Given entries:
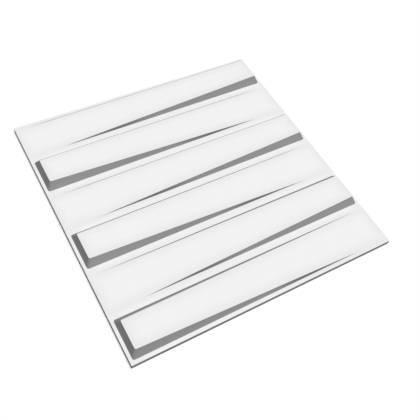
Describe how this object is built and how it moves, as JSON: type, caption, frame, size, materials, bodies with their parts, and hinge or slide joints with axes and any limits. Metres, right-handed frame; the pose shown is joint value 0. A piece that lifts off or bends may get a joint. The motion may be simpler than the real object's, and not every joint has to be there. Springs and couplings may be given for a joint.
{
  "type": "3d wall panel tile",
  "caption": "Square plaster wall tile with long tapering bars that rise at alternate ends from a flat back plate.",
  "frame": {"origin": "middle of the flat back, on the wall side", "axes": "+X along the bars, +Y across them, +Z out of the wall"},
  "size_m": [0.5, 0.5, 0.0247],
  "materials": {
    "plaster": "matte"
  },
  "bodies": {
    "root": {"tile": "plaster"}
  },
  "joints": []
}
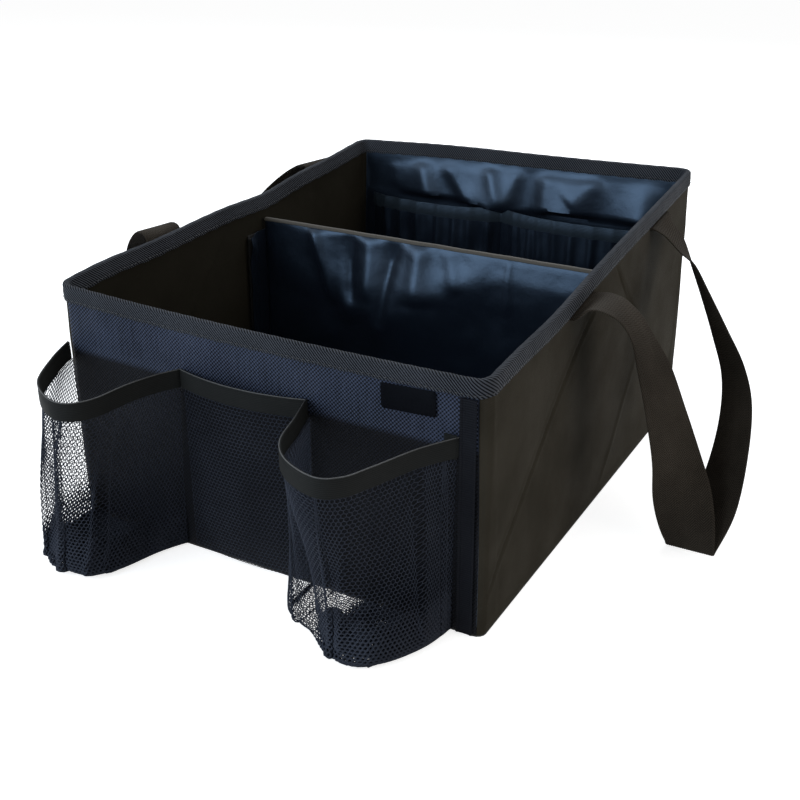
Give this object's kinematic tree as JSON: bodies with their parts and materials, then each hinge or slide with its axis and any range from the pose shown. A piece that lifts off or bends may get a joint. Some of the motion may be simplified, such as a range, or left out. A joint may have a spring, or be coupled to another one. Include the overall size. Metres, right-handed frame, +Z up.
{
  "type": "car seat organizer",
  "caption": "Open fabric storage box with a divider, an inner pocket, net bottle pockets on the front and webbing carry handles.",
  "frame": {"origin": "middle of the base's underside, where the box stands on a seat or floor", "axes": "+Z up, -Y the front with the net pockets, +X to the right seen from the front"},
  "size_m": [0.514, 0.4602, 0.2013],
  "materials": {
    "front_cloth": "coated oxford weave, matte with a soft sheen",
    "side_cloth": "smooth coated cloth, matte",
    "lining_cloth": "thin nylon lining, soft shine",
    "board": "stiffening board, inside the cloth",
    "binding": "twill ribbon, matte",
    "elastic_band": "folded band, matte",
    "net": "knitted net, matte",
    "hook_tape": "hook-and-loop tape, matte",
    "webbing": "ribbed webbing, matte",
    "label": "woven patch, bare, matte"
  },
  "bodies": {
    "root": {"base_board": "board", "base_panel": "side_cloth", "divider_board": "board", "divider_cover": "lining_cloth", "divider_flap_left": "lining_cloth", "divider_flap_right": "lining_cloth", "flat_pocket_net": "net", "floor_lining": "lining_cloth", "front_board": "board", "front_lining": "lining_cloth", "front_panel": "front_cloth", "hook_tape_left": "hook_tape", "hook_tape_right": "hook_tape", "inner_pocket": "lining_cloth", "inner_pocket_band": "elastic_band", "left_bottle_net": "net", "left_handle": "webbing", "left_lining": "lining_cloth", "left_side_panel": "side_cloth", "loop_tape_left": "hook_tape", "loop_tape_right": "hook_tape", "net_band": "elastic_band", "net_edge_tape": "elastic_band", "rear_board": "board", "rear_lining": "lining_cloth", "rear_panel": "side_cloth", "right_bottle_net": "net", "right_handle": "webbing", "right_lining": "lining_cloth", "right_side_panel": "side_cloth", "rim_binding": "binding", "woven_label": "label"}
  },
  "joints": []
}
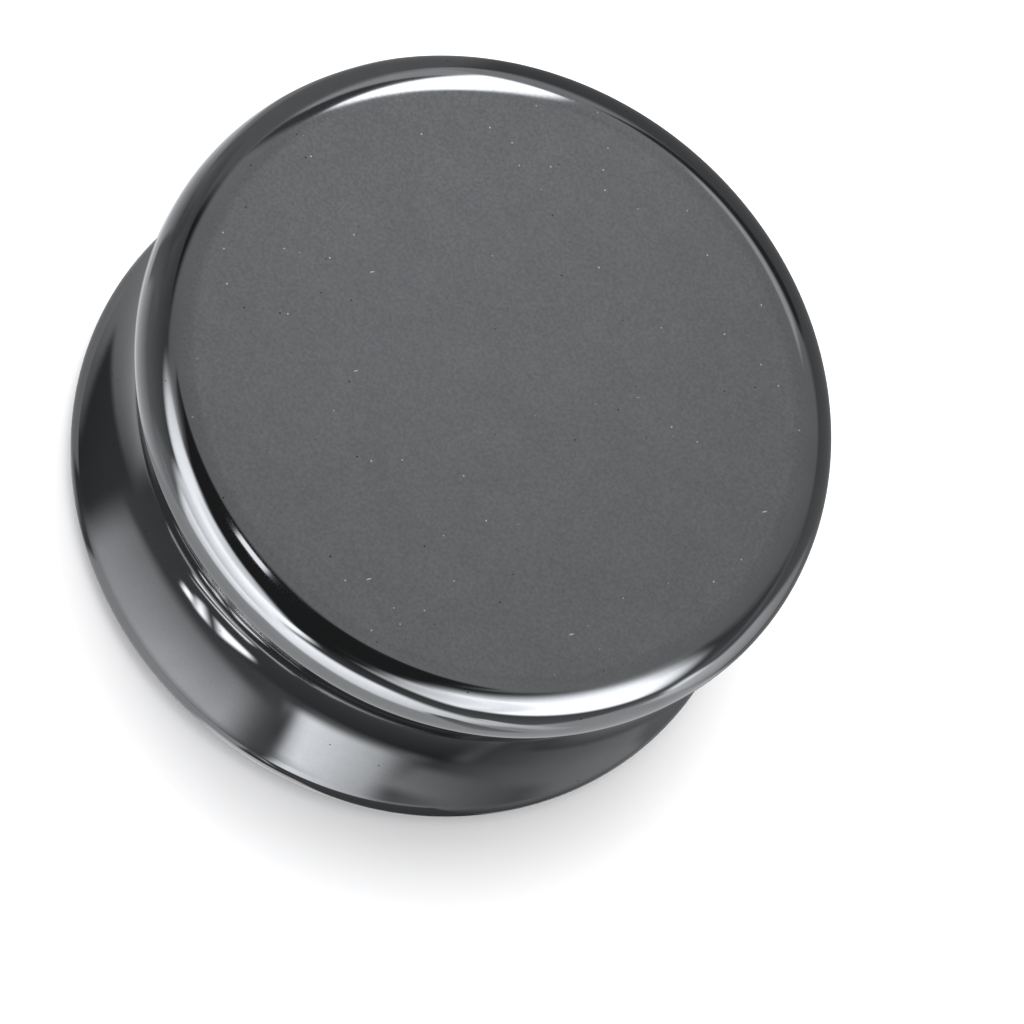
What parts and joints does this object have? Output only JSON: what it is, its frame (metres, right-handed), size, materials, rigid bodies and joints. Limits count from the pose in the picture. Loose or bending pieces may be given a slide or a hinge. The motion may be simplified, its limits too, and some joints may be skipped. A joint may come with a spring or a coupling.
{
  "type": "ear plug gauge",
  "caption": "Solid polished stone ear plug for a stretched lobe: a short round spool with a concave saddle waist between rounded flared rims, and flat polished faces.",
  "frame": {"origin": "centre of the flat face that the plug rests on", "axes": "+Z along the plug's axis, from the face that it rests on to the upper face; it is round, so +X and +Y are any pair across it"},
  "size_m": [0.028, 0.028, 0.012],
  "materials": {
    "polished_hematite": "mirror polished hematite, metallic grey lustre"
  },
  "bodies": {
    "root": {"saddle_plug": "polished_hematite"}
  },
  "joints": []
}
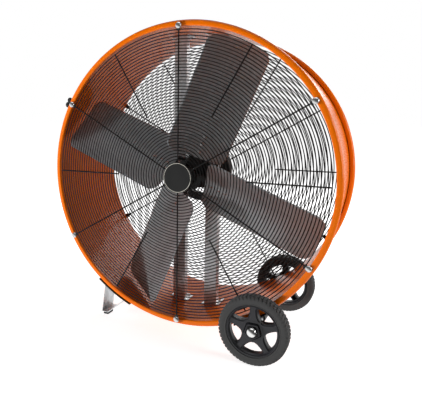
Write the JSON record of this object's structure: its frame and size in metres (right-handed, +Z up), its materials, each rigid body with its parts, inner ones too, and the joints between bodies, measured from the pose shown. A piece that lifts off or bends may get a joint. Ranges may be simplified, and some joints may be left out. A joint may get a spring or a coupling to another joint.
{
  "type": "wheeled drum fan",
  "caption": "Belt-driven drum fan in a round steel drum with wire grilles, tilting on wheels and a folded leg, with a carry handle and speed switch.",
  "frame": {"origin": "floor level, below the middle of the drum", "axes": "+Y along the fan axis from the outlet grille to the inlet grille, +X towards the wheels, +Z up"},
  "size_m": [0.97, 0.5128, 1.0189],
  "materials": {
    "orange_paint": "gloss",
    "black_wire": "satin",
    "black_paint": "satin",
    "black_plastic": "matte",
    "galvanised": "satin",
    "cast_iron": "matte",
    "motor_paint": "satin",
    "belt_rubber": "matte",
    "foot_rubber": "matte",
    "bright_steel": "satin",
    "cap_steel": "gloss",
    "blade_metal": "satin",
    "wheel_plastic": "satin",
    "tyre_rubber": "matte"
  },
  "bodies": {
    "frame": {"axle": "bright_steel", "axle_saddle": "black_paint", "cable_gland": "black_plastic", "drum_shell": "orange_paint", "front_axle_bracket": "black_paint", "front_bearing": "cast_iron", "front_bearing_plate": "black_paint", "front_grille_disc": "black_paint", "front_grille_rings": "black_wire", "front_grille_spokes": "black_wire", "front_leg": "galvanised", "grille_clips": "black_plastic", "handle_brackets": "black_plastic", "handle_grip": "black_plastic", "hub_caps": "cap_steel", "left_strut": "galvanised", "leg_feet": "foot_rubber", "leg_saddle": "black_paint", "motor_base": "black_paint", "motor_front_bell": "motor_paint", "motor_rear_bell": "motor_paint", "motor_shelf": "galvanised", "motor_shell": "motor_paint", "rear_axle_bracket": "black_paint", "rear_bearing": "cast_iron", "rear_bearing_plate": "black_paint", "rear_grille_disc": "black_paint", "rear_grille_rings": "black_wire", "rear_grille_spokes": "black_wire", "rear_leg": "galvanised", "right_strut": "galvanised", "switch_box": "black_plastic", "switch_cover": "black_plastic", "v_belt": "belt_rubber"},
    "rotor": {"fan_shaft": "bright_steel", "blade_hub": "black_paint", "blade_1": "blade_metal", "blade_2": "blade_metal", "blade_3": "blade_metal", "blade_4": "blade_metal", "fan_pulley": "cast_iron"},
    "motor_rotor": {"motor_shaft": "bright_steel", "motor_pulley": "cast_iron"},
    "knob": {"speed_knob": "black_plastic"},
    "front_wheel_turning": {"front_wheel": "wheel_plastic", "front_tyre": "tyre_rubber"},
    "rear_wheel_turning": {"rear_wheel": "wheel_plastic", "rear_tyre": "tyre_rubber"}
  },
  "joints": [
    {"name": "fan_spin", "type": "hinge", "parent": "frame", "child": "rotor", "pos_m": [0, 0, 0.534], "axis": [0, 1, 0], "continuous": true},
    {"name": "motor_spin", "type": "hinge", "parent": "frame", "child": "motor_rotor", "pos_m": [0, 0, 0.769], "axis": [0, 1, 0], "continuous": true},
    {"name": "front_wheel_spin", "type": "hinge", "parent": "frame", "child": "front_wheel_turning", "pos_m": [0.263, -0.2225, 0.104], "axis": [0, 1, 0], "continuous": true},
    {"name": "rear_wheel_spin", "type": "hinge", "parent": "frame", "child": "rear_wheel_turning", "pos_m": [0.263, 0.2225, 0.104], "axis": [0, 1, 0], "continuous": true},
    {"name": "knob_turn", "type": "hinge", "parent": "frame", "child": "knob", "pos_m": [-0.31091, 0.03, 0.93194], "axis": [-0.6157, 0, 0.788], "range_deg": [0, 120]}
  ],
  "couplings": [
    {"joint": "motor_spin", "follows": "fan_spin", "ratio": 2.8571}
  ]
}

Task statement: Go over the data above and copy every line that has the word "this" in it.

Final answer:
Describe how this object is built and how it moves, as JSON: type, caption, frame, size, materials, bodies with their parts, and hinge or slide joints with axes and any limits. Metres, right-handed frame; the pose shown is joint value 0. A piece that lifts off or bends may get a joint. The motion may be simpler than the real object's, and not every joint has to be there. Springs and couplings may be given for a joint.
Give this object's kinematic tree as JSON: bodies with their parts and materials, then each hinge or slide with its axis and any range from the pose shown. A piece that lifts off or bends may get a joint. Some of the motion may be simplified, such as a range, or left out. A joint may have a spring, or be coupled to another one. Include the overall size. Metres, right-handed frame, +Z up.
What parts and joints does this object have? Output only JSON: what it is, its frame (metres, right-handed), size, materials, rigid bodies and joints. Limits count from the pose in the picture. Loose or bending pieces may be given a slide or a hinge. The motion may be simplified, its limits too, and some joints may be skipped. A joint may come with a spring or a coupling.
Write the JSON record of this object's structure: its frame and size in metres (right-handed, +Z up), its materials, each rigid body with its parts, inner ones too, and the joints between bodies, measured from the pose shown. A piece that lifts off or bends may get a joint. Ranges may be simplified, and some joints may be left out. A joint may get a spring or a coupling to another joint.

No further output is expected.